А «Три сестры»? Пелена пошлости, постепенно выдавливающая сестер вон из дома, и они, уже на улице под развеселый марш уходящего полка, стоят обнявшись, а вдали, за березами, Андрей, небритый, всклокоченный, катит коляску с очередным Бобиком…
«Беспокойная старость», один из шедевров Товстоногова, – вовсе не о революции, а о верности, преданности, о старости, уходящей в вечность!! Разве можно было без слез смотреть на то, как два старика, Юрский и Попова, муж и жена, два старых петербуржца, оставшись совсем одни, смотрят в зал, потом поворачиваются к нему спиной, и – исчезает петербургская комнатная анфилада, распахивается необъятное вечное пространство, возникает бесконечная дорога, уходящая далеко-далеко, в темные небеса… Они торжественно, медленно, рука об руку уходят от нас в бесконечность, постепенно уменьшаясь в размерах, теряя очертания… навсегда… в вечность…
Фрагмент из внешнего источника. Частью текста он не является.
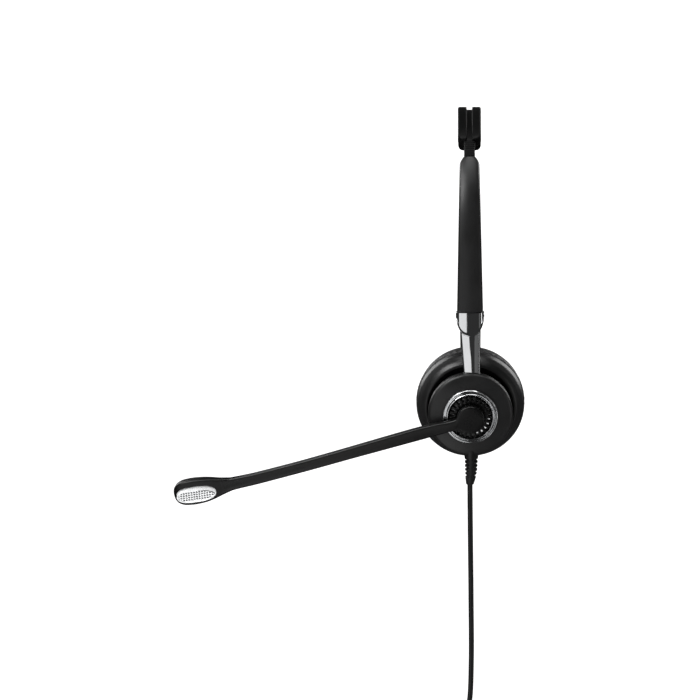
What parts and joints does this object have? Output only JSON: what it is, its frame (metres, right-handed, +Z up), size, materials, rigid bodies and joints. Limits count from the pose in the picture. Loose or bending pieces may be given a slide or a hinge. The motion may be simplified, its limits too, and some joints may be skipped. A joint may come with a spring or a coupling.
{
  "type": "office headset",
  "caption": "Over-the-head office headset with cushioned ear cups on sliding arms, a turning boom microphone and a cord with a quick-release connector.",
  "frame": {"origin": "middle of the crown pad's underside, where the head carries the headset", "axes": "+Z up; -X to the wearer's front, the way the boom points; -Y to the wearer's left, the side with the boom"},
  "size_m": [0.1795, 0.1394, 0.4095],
  "materials": {
    "pad_rubber": "moulded black rubber, satin, with a groove along the top",
    "spring_steel": "blackened spring steel",
    "lead_jacket": "thin black wire jacket",
    "soft_black": "black soft-touch moulding, matte with a fine grain",
    "satin_black": "black moulding, satin",
    "chrome": "bright chrome plating",
    "screw_steel": "zinc-plated steel",
    "nylon": "dark moulded nylon",
    "leatherette": "soft black leatherette with a fine pebble grain",
    "magnet": "nickel-plated magnet",
    "film": "thin translucent film",
    "circuit_board": "green solder mask",
    "brass": "plated brass",
    "cord_rubber": "flexible black cord jacket, satin",
    "tie_fabric": "black hook-and-loop strap"
  },
  "bodies": {
    "crown": {"crown_pad_top": "pad_rubber", "crown_pad_underside": "pad_rubber", "spring_band": "spring_steel", "headband_lead": "lead_jacket"},
    "left_arm": {"left_arm_outer_cover": "soft_black", "left_arm_inner_cover": "soft_black", "left_arm_screw": "screw_steel", "left_band_end": "spring_steel", "left_slider_guide": "nylon", "left_arm_sleeve": "chrome"},
    "left_housing": {"left_slider": "chrome", "left_housing_rear_shell": "satin_black", "left_housing_front_shell": "soft_black", "left_housing_screw_front": "screw_steel", "left_housing_screw_back": "screw_steel", "left_chrome_ring": "chrome", "boom_bush": "nylon", "detent_ring": "satin_black", "friction_washer": "screw_steel", "circuit_board": "circuit_board", "strain_relief": "cord_rubber", "cord": "cord_rubber", "cord_hank": "cord_rubber", "cord_tie": "tie_fabric", "cord_tail": "cord_rubber", "connector_body": "satin_black", "connector_contacts": "brass"},
    "left_gimbal_cross": {"left_gimbal": "nylon"},
    "left_ear_piece": {"left_ear_plate": "soft_black", "left_driver_basket": "satin_black", "left_driver_magnet": "magnet", "left_driver_diaphragm": "film", "left_driver_baffle": "satin_black", "left_ear_cushion": "leatherette"},
    "right_arm": {"right_arm_outer_cover": "soft_black", "right_arm_inner_cover": "soft_black", "right_arm_screw": "screw_steel", "right_band_end": "spring_steel", "right_slider_guide": "nylon", "right_arm_sleeve": "chrome"},
    "right_housing": {"right_slider": "chrome", "right_housing_rear_shell": "satin_black", "right_housing_front_shell": "soft_black", "right_housing_screw_front": "screw_steel", "right_housing_screw_back": "screw_steel", "right_chrome_ring": "chrome", "right_housing_cap": "soft_black"},
    "right_gimbal_cross": {"right_gimbal": "nylon"},
    "right_ear_piece": {"right_ear_plate": "soft_black", "right_driver_basket": "satin_black", "right_driver_magnet": "magnet", "right_driver_diaphragm": "film", "right_driver_baffle": "satin_black", "right_ear_cushion": "leatherette"},
    "boom_arm": {"boom": "satin_black", "boom_shaft": "screw_steel", "boom_retaining_clip": "screw_steel", "mic_grille_outer": "chrome", "mic_grille_inner": "chrome", "mic_capsule": "brass"}
  },
  "joints": [
    {"name": "left_arm_flex", "type": "hinge", "parent": "crown", "child": "left_arm", "pos_m": [0, -0.04949, -0.01836], "axis": [-1, 0, 0], "range_deg": [-2, 20], "stiffness_Nm_per_rad": 1},
    {"name": "left_extension", "type": "slide", "parent": "left_arm", "child": "left_housing", "axis": [0, 0.1736, -0.9848], "range_m": [-0.006, 0.02]},
    {"name": "left_cup_swivel", "type": "hinge", "parent": "left_housing", "child": "left_gimbal_cross", "pos_m": [0, -0.04085, -0.14946], "axis": [0, -0.2588, 0.9659], "range_deg": [-8, 8]},
    {"name": "left_cup_tilt", "type": "hinge", "parent": "left_gimbal_cross", "child": "left_ear_piece", "pos_m": [0, -0.04085, -0.14946], "axis": [1, 0, 0], "range_deg": [-8, 8]},
    {"name": "right_arm_flex", "type": "hinge", "parent": "crown", "child": "right_arm", "pos_m": [0, 0.04949, -0.01836], "axis": [1, 0, 0], "range_deg": [-2, 20], "stiffness_Nm_per_rad": 1},
    {"name": "right_extension", "type": "slide", "parent": "right_arm", "child": "right_housing", "axis": [0, -0.1736, -0.9848], "range_m": [-0.006, 0.02]},
    {"name": "right_cup_swivel", "type": "hinge", "parent": "right_housing", "child": "right_gimbal_cross", "pos_m": [0, 0.04085, -0.14946], "axis": [0, 0.2588, 0.9659], "range_deg": [-8, 8]},
    {"name": "right_cup_tilt", "type": "hinge", "parent": "right_gimbal_cross", "child": "right_ear_piece", "pos_m": [0, 0.04085, -0.14946], "axis": [-1, 0, 0], "range_deg": [-8, 8]},
    {"name": "boom_turn", "type": "hinge", "parent": "left_housing", "child": "boom_arm", "pos_m": [0, -0.05824, -0.15412], "axis": [0, -0.9659, -0.2588], "range_deg": [-255, 50]}
  ]
}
В финале «Дяди Вани» Соня плачет: «…Мы отдохнем! Мы отдохнем!..» Вафля трынь-брынь на гитаре… сверчок… maman листает брошюру… уютно светит керосиновая теплая лампа… просто Хотьково… умиротворение… Но исчезают стены теплого дома, и голые стволы деревьев в холодном пустом осеннем саду кружат свой печальный одинокий прощальный хоровод. Вафля трынь-брынь… трынь-брынь… Голая, пустая, безнадежная Россия…
Так могу до бесконечности. Замечу, что все эти чудеса были бы невозможны без точной актерской работы. Они были естественным продолжением, квинтэссенцией того чуда взаимодействия характеров, которое происходило на сцене и являлось плодом тяжелого, изнурительного труда, постепенно становящегося в радость…
В работе Гога (да позволено мне будет называть его так на этих страницах, ведь за глаза все его так и называли) был нетерпелив, неумолим, беспощаден… Хорошо это или плохо? И то и другое, наверное.